In this area, researchers are looking to schedule complex computations for embedded computing in order to maximize resource utilization while working under constraints on power, weight, volume, and heat generation. The targeted systems include mobile augmented reality systems which are incorporated into the clothing of users. These systems provide real-time enhancement of situational awareness in several applications (e.g., urban combat and firefighting). Currently, these systems typically dedicate processors to various subsystems - this is can lead to inefficiencies because the dedicated processors are underutilized. The main goal of this research is to schedule the various tasks onto a number of processors in order to fully utilize the available computing resources in an efficient manner in the face of variable computing demands from the various systems.

The Loci Framework

Loci

This research project focuses on the development of software synthesis tools for the development of high performance software. Development of high performance software for modern massively parallel clusters is challenging. This research project seeks to simplify the process through automatic assembly of complex applications from simple high level specifications. This allows for features such as automatic extraction of parallelism for massively parallel architectures, but also automated checks for the logical consistency of numerical models. This work is supported by NASA and NSF and is currently in use by NASA engineers in the design of next generation space transportation systems.

The CHEM Code

The CHEM Code

This research project seeks to develop a state-of-the-art multidisciplinary simulation system using the Loci simulation synthesis framework. Currently this code is able to perform simulations on combustion problems involving non-equilibrium chemistry (where chemical reactions happen over finite intervals of time). We have also performed multidisciplinary simulations (enabled by the Loci framework) that has included both fluid mechanics of rocket combustion problems fully coupled to thermal stress solid mechanics analysis in one unified parallel framework. Currently, this system is being used by NASA engineers to develop next generation space transportation systems.

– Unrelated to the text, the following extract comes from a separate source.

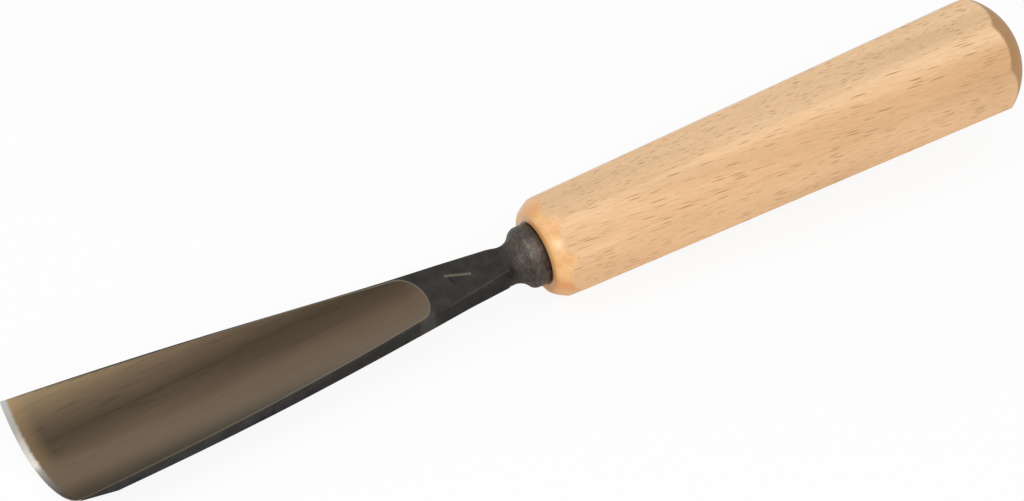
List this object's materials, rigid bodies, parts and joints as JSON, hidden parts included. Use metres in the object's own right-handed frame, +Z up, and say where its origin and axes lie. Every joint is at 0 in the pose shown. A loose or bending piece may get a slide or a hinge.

Dynamic Scheduling & Load Balancing Algorithm Development for Performance Optimization in Scientific Computing

Goal

Problems in scientific computing are in general large, irregular and computationally intensive. Load imbalance is one of the main performance degradation factors of scientific applications running in heterogeneous environments often used in cluster and grid computing. Our research objective is to improve performance of parallel algorithms for applications in science and engineering, such that simulations of physical phenomena they represent could derive tractable and accurate predictions. Our specific goal is to advance the state-of-the-art in dynamic scheduling and load balancing algorithms for improving the scalability and performance of parallel applications in scientific computing. Therefore, our research efforts are directed towards the analysis and development of these algorithms on theoretical and experimental bases.

Our research activities are focused towards the development of algorithms, techniques and tools that address load imbalance factors generated by the unpredictable behavior of simulations, such as irregularities rising from problem characteristics, algorithms, and software environments. The development of these algorithms is essential, especially in applications characterized by highly irregular behavior, or by a continuous and dynamic change, where none of the existing techniques accommodate their unpredictable behavior. In addition to developing the theoretical foundations of dynamic scheduling and load balancing algorithms, our research group develops tools for the integration of these algorithms into applications, as well as into run-time environments. Our research activities are supported by grants from the National Science Foundation (NSF-CAREER, ITR, and others).

Another important goal of our work consists in performance analysis, evaluation and prediction (from analytical and experimental perspectives) of parallel applications running in heterogeneous environments using these novel techniques.

Methodology

Since loops are an important source of parallelism in scientific computing, the development of our dynamic scheduling and load balancing algorithms are based on theoretical advances in loop scheduling. The techniques developed are based on probabilistic analyses. Over time, we developed a number of adaptive algorithms which could address a wide range of irregularities. From a historical perspective, the algorithms developed in recent years have a higher degree of generality than the ones developed earlier (and therefore, they are robust), since some of the theoretical constraints used in modeling are progressively relaxed. The theoretical results of this work are significant, especially to the research community interested in scalability analysis of parallel applications.

Another component of our group's research work is the development of application programming interfaces, libraries, and tools, to facilitate the integration of these newly developed techniques into parallel applications running in heterogeneous environments. Furthermore, the dynamic scheduling techniques are integrated into runtime systems to ensure load balancing at both task and data parallel levels.

A research initiative of our group lies in the introduction of optimization through machine learning for the use of our dynamic scheduling algorithms into parallel applications. Therefore, a faster assimilation of our research work would be possible in the emerging technology of autonomic computing.